Wait for the instance to reboot, then try to ssh into the instance. Make sure that lsmod | grep act outputs nothing.

How to denylist the Changed Block Tracking kernel module

Edit or create the file /etc/modprobe.d/blacklist.conf and add the following denylist rules:

blacklist act_cbt_1_14
blacklist act_cbt_1_15
blacklist act_cbt_1_14_0
blacklist act_cbt_1_15_0

Then run the following commands:

sudo sh -c "echo 'install act_cbt_1_14 /bin/true' > /etc/modprobe.d/act_cbt_1_14.conf"
sudo sh -c "echo 'install act_cbt_1_15 /bin/true' > /etc/modprobe.d/act_cbt_1_15.conf"
sudo sh -c "echo 'install act_cbt_1_14_0 /bin/true' > /etc/modprobe.d/act_cbt_1_14_0.conf"
sudo sh -c "echo 'install act_cbt_1_15_0 /bin/true' > /etc/modprobe.d/act_cbt_1_15_0.conf"

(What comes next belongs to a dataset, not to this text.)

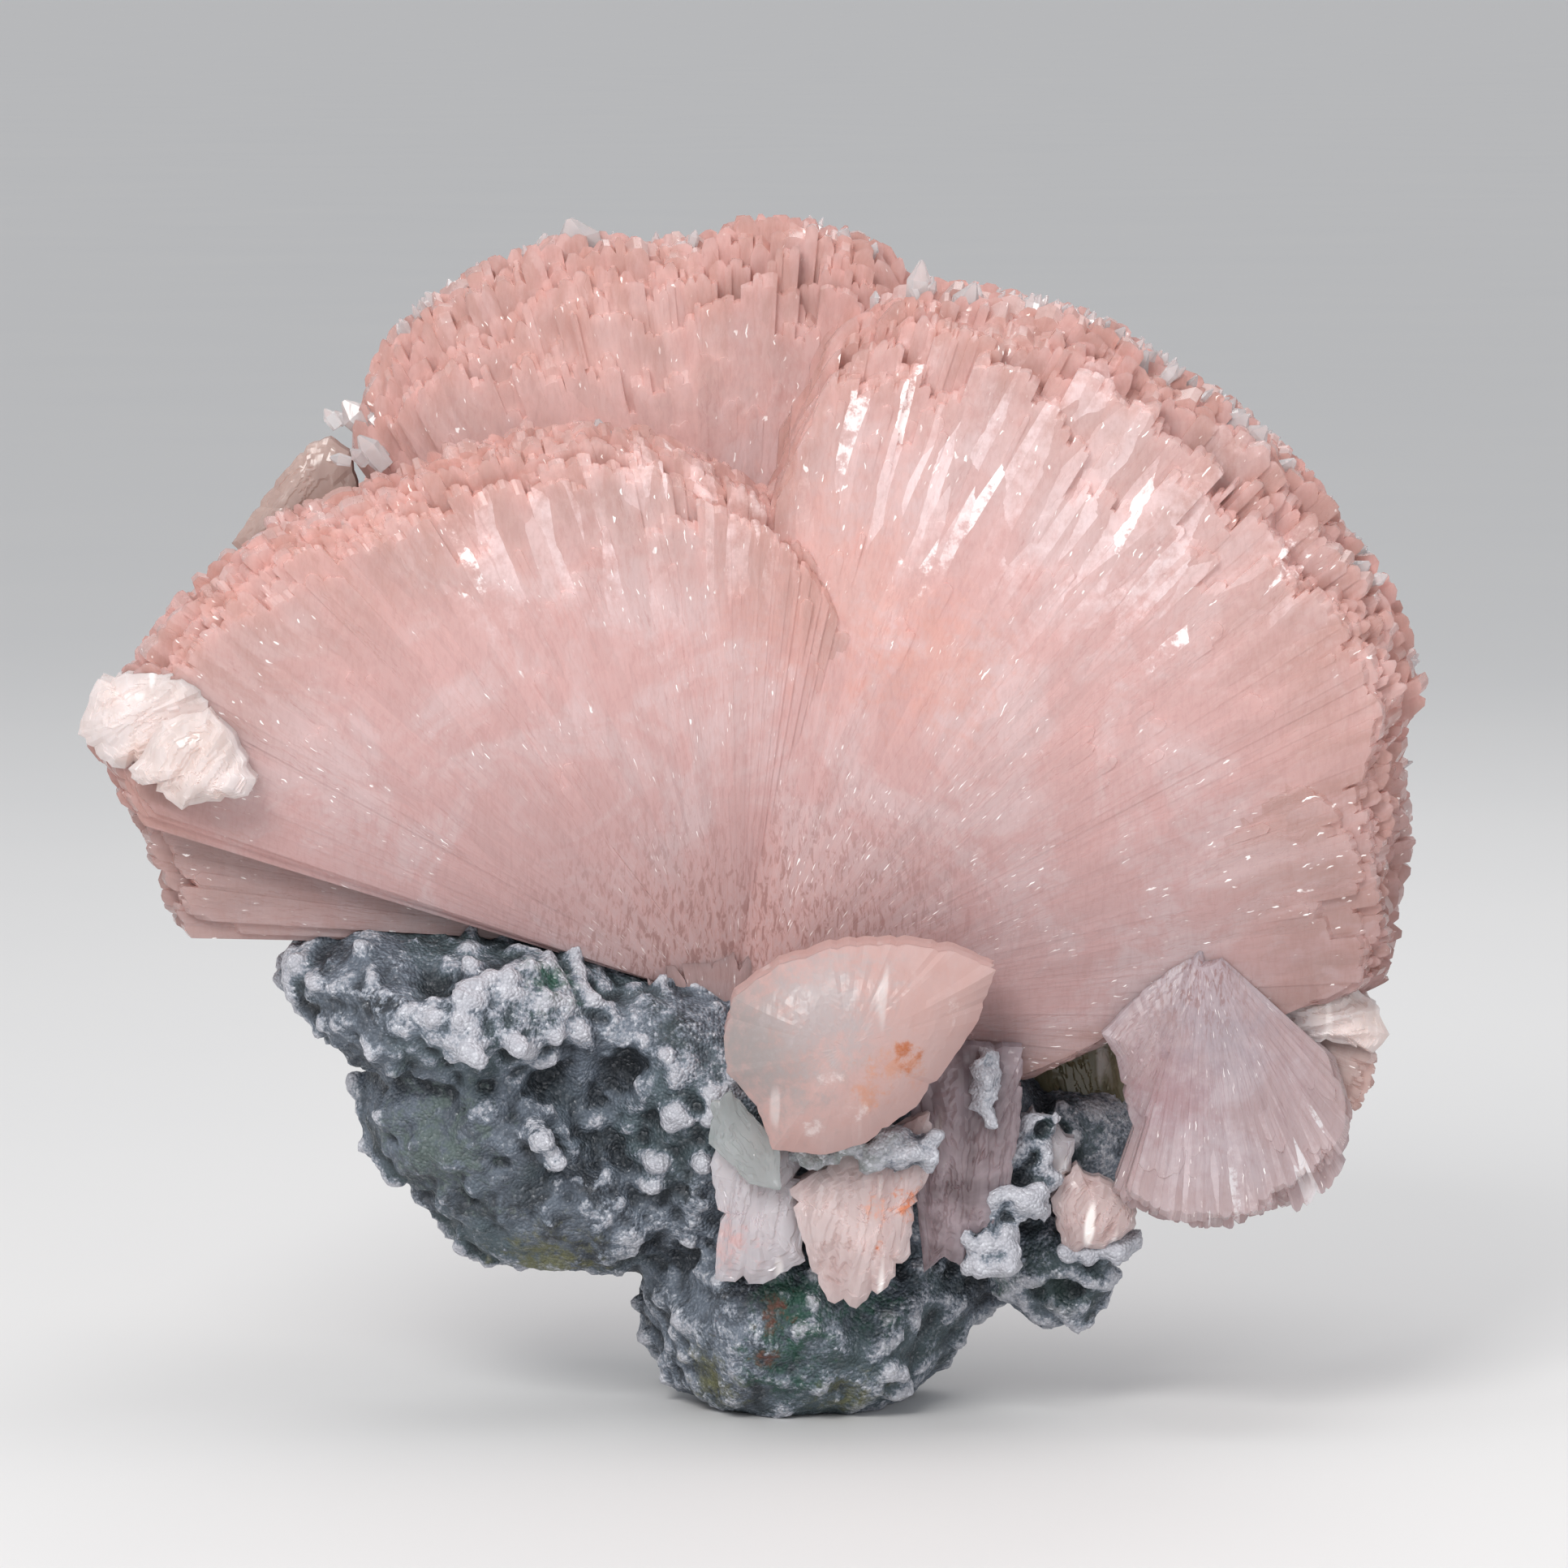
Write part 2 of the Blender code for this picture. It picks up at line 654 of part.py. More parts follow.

When is this issue getting resolved?

Backup and DR Service will provide an update to mitigate the issue and prevent the soft lock up by April 18th. Follow instructions on the Backup and DR Service page in Cloud Console and perform the update at the earliest opportunity.

Backup and DR Service will follow up with a more detailed update in May that makes the Backup and DR Service kernel module compatible with the newer versions of the Red Hat and SLES kernel packages.